By using this style of entry, technicians prevent spread from severely contaminated areas as they go through the mold remediation process. As with limited containment, the building's HVAC filters should be replaced once remediation is complete.
An important aspect of mold isolation is ensuring that technicians wear appropriate protective gear during their work. This gear limits their exposure to harmful mold spores, while also helping to keep them from accidentally spreading spores to previously unaffected areas. The type of protective gear that is necessary to ensure proper mold containment varies based on the size of the mold affected area.

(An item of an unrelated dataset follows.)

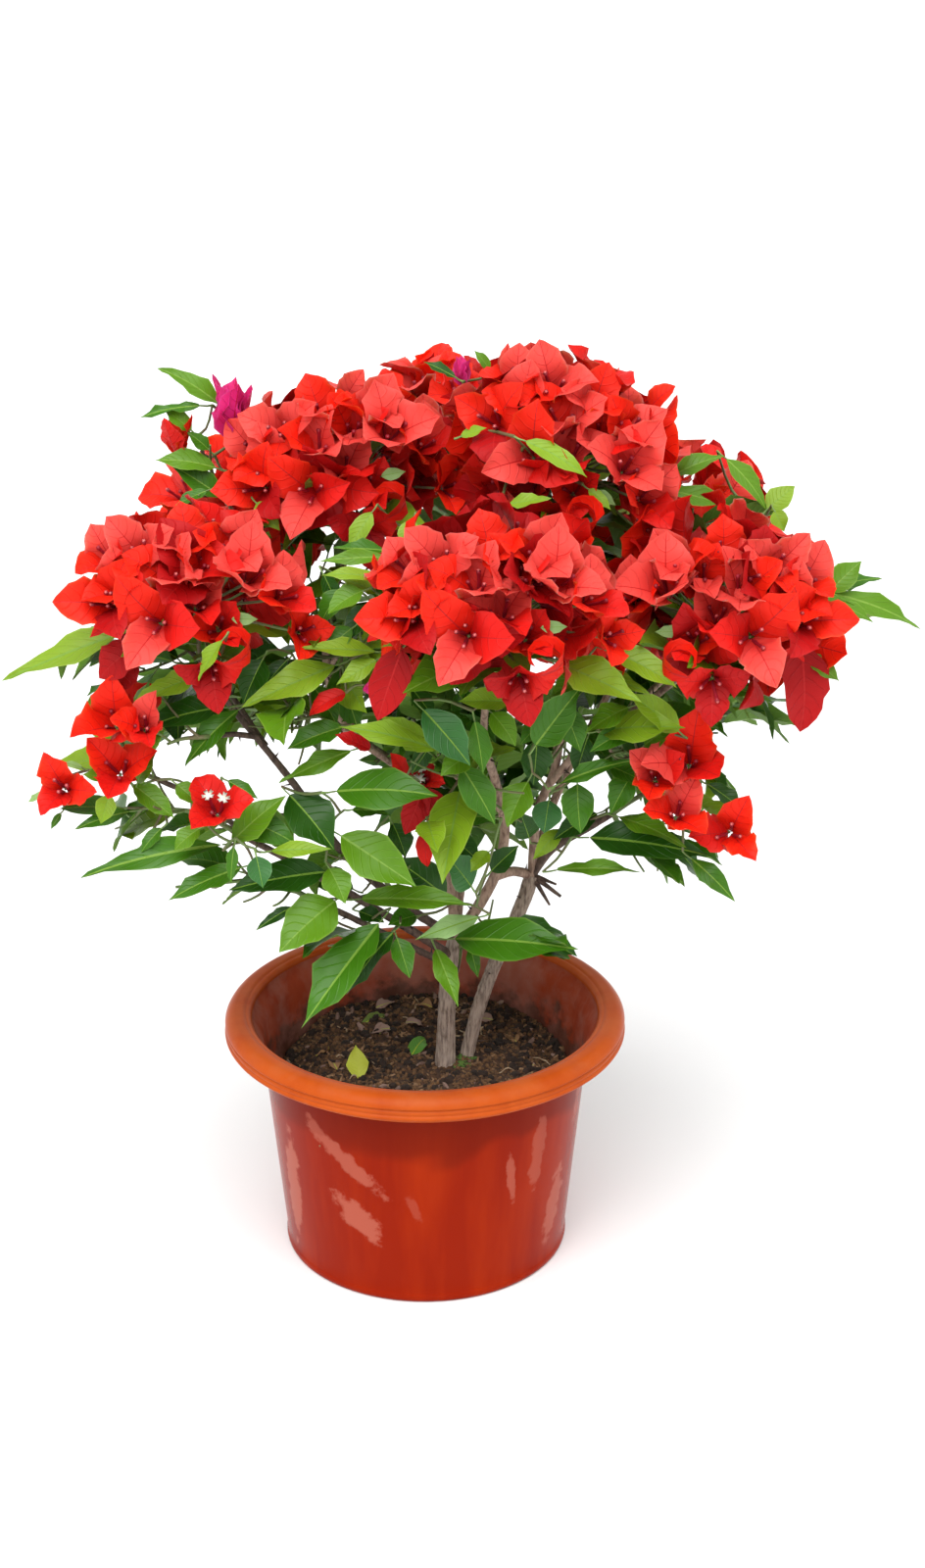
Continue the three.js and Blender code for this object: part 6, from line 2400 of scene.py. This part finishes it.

For example, areas with less than 10 square feet of mold typically require less protection because the mold infestation is much less severe. Despite this, our technicians will wear gloves, an N-95 respirator mask, and goggles or other eye protection.

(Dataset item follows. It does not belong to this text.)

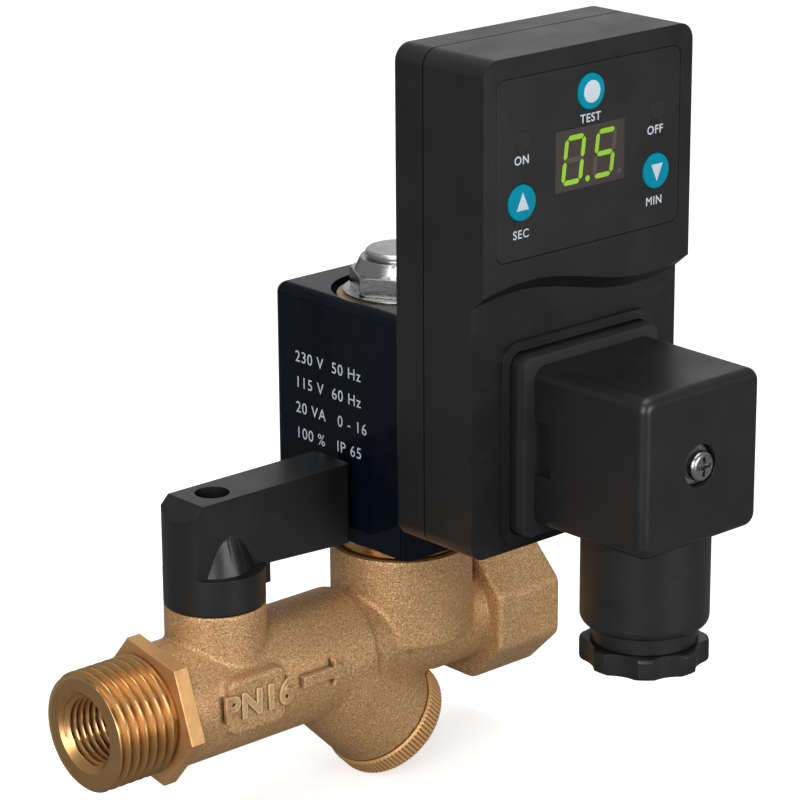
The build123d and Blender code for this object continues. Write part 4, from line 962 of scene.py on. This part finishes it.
class DRAIN_OT_display(bpy.types.Operator):
    """Display window with its slanted segments, lit and unlit"""
    bl_idname = "drain.display"
    bl_label = "Display"

    def execute(self, context):
        dress("display_window", plain_finish("display_smoke", (0.052, 0.042, 0.038), 0.16), edge=0.00008)
        low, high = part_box("display_window")
        centre = Vector(((low.x + high.x) / 2, low.y, (low.z + high.z) / 2))
        lit = glow("segment_lit", context.scene.drain_colour.lime, 0.26)
        dark = plain_finish("segment_dark", (0.085, 0.068, 0.058), 0.3)
        for offset, digit in ((-3.75, "0"), (3.35, "5")):
            for key in SEGMENTS:
                on = key in DIGITS[digit]
                self.segment(f"digit_{digit}_{key}", key, centre, offset * MM, lit if on else dark)
        self.point("digit_point", centre, -0.55 * MM, lit)
        self.point("digit_point_unlit", centre, 6.75 * MM, dark)
        return {"FINISHED"}

    def segment(self, name, key, centre, shift, material):
        """One six-sided bar between two corners of the digit's grid."""
        width, rise, half, gap, slant = 3.9 * MM, 3.65 * MM, 0.42 * MM, 0.14 * MM, 0.13
        (u0, v0), (u1, v1) = SEGMENTS[key]
        start = Vector(((u0 - 0.5) * width, (v0 - 1) * rise))
        end = Vector(((u1 - 0.5) * width, (v1 - 1) * rise))
        along = (end - start).normalized()
        across = Vector((-along.y, along.x))
        start, end = start + along * gap, end - along * gap
        ring = [start, start + along * half + across * half, end - along * half + across * half,
                end, end - along * half - across * half, start + along * half - across * half]
        outline = [(p.x + slant * p.y + shift, p.y) for p in ring]
        prism(name, outline, 0.02 * MM, front_place(*centre), material, "valve")

    def point(self, name, centre, shift, material):
        outline = [(u + shift, v - 3.65 * MM) for u, v in disc_outline(0.5 * MM, 20)]
        prism(name, outline, 0.02 * MM, front_place(*centre), material, "valve")


class DRAIN_OT_plug(bpy.types.Operator):
    """Angled cable plug with its seal, screw and gland"""
    bl_idname = "drain.plug"
    bl_label = "Cable plug"

    def execute(self, context):
        dress("plug_housing", plug_plastic(), edge=0.0003, segments=3)
        dress("plug_gasket", rubber(), edge=0.0002)
        dress("gland_nut", plug_plastic(), edge=0.0003, segments=2)
        dress("plug_screw", zinc(), edge=0.00006)
        dress("plug_screw_washer", zinc(), edge=0.00008)
        repaint(plain_finish("grey_insulator", (0.10, 0.10, 0.10), 0.45), "plug_terminal_block")
        repaint(turned_brass("contact_brass", (3000, 3000, 3000), 0.3), "plug_contacts")
        repaint(rubber(), "gland_grommet")
        repaint(plain_finish("washer_nylon", (0.5, 0.5, 0.48), 0.45), "gland_washer")
        return {"FINISHED"}


# --- studio ---------------------------------------------------------------------
def area_light(name, place, target, size, power):
    lamp = bpy.data.lights.new(name, "AREA")
    lamp.shape = "RECTANGLE"
    lamp.size, lamp.size_y = size
    lamp.energy = power
    light = bpy.data.objects.new(name, lamp)
    light.location = place
    light.rotation_euler = (Vector(target) - Vector(place)).to_track_quat("-Z", "Y").to_euler()
    bpy.context.scene.collection.objects.link(light)


class DRAIN_OT_studio(bpy.types.Operator):
    """Pale floor, soft lights and the camera"""
    bl_idname = "drain.studio"
    bl_label = "Studio"

    def execute(self, context):
        self.floor()
        self.lights()
        self.camera(context)
        return {"FINISHED"}

    def floor(self):
        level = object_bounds()[0][2] - FLOOR_GAP
        mesh = bpy.data.meshes.new("studio_floor")
        work = bmesh.new()
        bmesh.ops.create_grid(work, x_segments=2, y_segments=2, size=6.0)
        work.to_mesh(mesh)
        work.free()
        floor = bpy.data.objects.new("studio_floor", mesh)
        floor.location.z = level
        bpy.context.scene.collection.objects.link(floor)
        material = bpy.data.materials.new("studio_white")
        material.use_nodes = True
        tree = material.node_tree
        surface = tree.nodes["Principled BSDF"]
        surface.inputs["Roughness"].default_value = 0.9
        surface.inputs["Specular IOR Level"].default_value = 0.0
        path = tree.nodes.new("ShaderNodeLightPath")
        plain = blend_colour(tree, path.outputs["Is Glossy Ray"], (0.5, 0.5, 0.5, 1), (0.22, 0.22, 0.22, 1))
        seen = blend_colour(tree, path.outputs["Is Camera Ray"], plain, (0.9, 0.9, 0.9, 1))
        tree.links.new(seen, surface.inputs["Base Color"])
        surface.inputs["Emission Color"].default_value = (1, 1, 1, 1)
        shine = arithmetic(tree, "MULTIPLY", path.outputs["Is Camera Ray"], 0.55)
        tree.links.new(shine, surface.inputs["Emission Strength"])
        mesh.materials.append(material)
        floor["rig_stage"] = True

    def lights(self):
        world = bpy.data.worlds.new("studio_world")
        bpy.context.scene.world = world
        world.use_nodes = True
        tree = world.node_tree
        background = tree.nodes["Background"]
        background.inputs["Color"].default_value = (1, 1, 1, 1)
        background.inputs["Strength"].default_value = 0.30
        direct = tree.nodes.new("ShaderNodeBackground")
        direct.inputs["Color"].default_value = (1, 1, 1, 1)
        direct.inputs["Strength"].default_value = 1.0
        path = tree.nodes.new("ShaderNodeLightPath")
        choose = tree.nodes.new("ShaderNodeMixShader")
        tree.links.new(path.outputs["Is Camera Ray"], choose.inputs[0])
        tree.links.new(background.outputs[0], choose.inputs[1])
        tree.links.new(direct.outputs[0], choose.inputs[2])
        tree.links.new(choose.outputs[0], tree.nodes["World Output"].inputs["Surface"])
        target = (0.05, -0.02, 0.04)
        area_light("top_soft", (0.05, -0.05, 0.75), target, (0.6, 0.6), 3.0)
        area_light("left_soft", (-0.62, -0.42, 0.30), target, (0.5, 0.6), 4.6)
        area_light("front_soft", (0.15, -0.85, 0.12), target, (0.5, 0.4), 3.8)
        area_light("rear_soft", (0.58, 0.66, 0.34), target, (0.9, 0.4), 0.45)

    def camera(self, context):
        view = context.scene.drain_studio
        lens = bpy.data.cameras.new("studio_camera")
        lens.lens = view.lens
        lens.sensor_width = 36.0
        lens.shift_x, lens.shift_y = view.shift
        lens.clip_start = 0.01
        camera = bpy.data.objects.new("studio_camera", lens)
        context.scene.collection.objects.link(camera)
        az, el, roll = view.azimuth, view.elevation, view.roll
        back = Vector((math.sin(az) * math.cos(el), -math.cos(az) * math.cos(el), math.sin(el)))
        right = Vector((math.cos(az), math.sin(az), 0))
        up = back.cross(right)
        turned_right = math.cos(roll) * right + math.sin(roll) * up
        turned_up = -math.sin(roll) * right + math.cos(roll) * up
        columns = (turned_right, turned_up, back, view.place)
        camera.matrix_world = Matrix([[column[axis] for column in columns] for axis in range(3)] + [(0, 0, 0, 1)])
        context.scene.camera = camera
        context.scene.view_settings.view_transform = "Standard"


class DRAIN_PT_panel(bpy.types.Panel):
    """Lists the settings and the steps that dress the valve"""
    bl_idname = "DRAIN_PT_panel"
    bl_label = "Drain valve"
    bl_space_type = "VIEW_3D"
    bl_region_type = "UI"
    bl_category = "Drain valve"

    def draw(self, context):
        for step in STEPS:
            self.layout.operator(step.bl_idname)
        for group in (context.scene.drain_thread, context.scene.drain_cast, context.scene.drain_colour):
            for key in group.bl_rna.properties.keys():
                if key not in {"rna_type", "name"}:
                    self.layout.prop(group, key)


STEPS = (DRAIN_OT_cast_body, DRAIN_OT_inlet, DRAIN_OT_strainer_cap, DRAIN_OT_ball_valve, DRAIN_OT_solenoid,
         DRAIN_OT_timer_case, DRAIN_OT_panel, DRAIN_OT_display, DRAIN_OT_plug, DRAIN_OT_studio)
SETTINGS = {"drain_thread": ThreadSettings, "drain_cast": CastSettings, "drain_colour": ColourSettings,
            "drain_studio": StudioSettings}
CLASSES = tuple(SETTINGS.values()) + STEPS + (DRAIN_PT_panel,)


def register():
    for kind in CLASSES:
        bpy.utils.register_class(kind)
    for label, kind in SETTINGS.items():
        setattr(bpy.types.Scene, label, bpy.props.PointerProperty(type=kind))


def unregister():
    for label in SETTINGS:
        delattr(bpy.types.Scene, label)
    for kind in reversed(CLASSES):
        bpy.utils.unregister_class(kind)


def main():
    register()
    for step in STEPS:
        group, call = step.bl_idname.split(".")
        getattr(getattr(bpy.ops, group), call)()


if __name__ == "__main__":
    main()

For an average-sized mold outbreak (between 10 and 100 square feet), our technicians will often use a half-face respirator with a HEPA filter instead of an N-95 respirator. Aside from gloves and eye protection, they will also wear disposable overalls for additional protection against mold spores.
When full containment is required, the level of protective gear used by our technicians also increases. This is because such outbreaks typically have higher levels of airborne dust or mold spores, which can greatly increase health risks and the likelihood of mold spread. Technicians will wear gloves, disposable full-body clothing, headgear, and foot coverings. They will also use a full-face respirator with a HEPA filter.
Mold containment is a crucial part of the mold remediation process in large part because of what could happen if mold is not properly secured. As noted earlier, extended mold exposure can cause serious allergic reactions and illness.
However, mold can also destroy property. Many items that are affected by mold, such as carpet or personal possessions, cannot be restored and must be thrown out. Mold could also contribute to wood rot and other structural problems that require major repairs. Securing the mold affected area isolates spores to limit the scope of the damage.
Spreading mold can also become a financial headache. Mold remediation is typically only covered by homeowner's insurance when it is related to a covered peril, such as water damage from a burst hot water heater. If you didn't take steps to contain the mold while addressing that damage, mold spores could spread and grow in other areas. Your insurance would likely not cover the new mold growth because it is not directly related to the previous incident.
Mold containment is often overlooked during DIY mold removal work, but it is one of the most important steps you can take. Effective mold isolation will keep spores from spreading to other areas, helping preserve occupant health and reducing your risk for additional mold growth in the future.
At FDP Mold Remediation, we take this part of the mold remediation process seriously to ensure adequate containment. Regardless of whether you're dealing with a situation that requires limited or full containment, our processes and protective gear will ensure effective results so everything is ready for the next step - mold removal and anti-microbial treatments.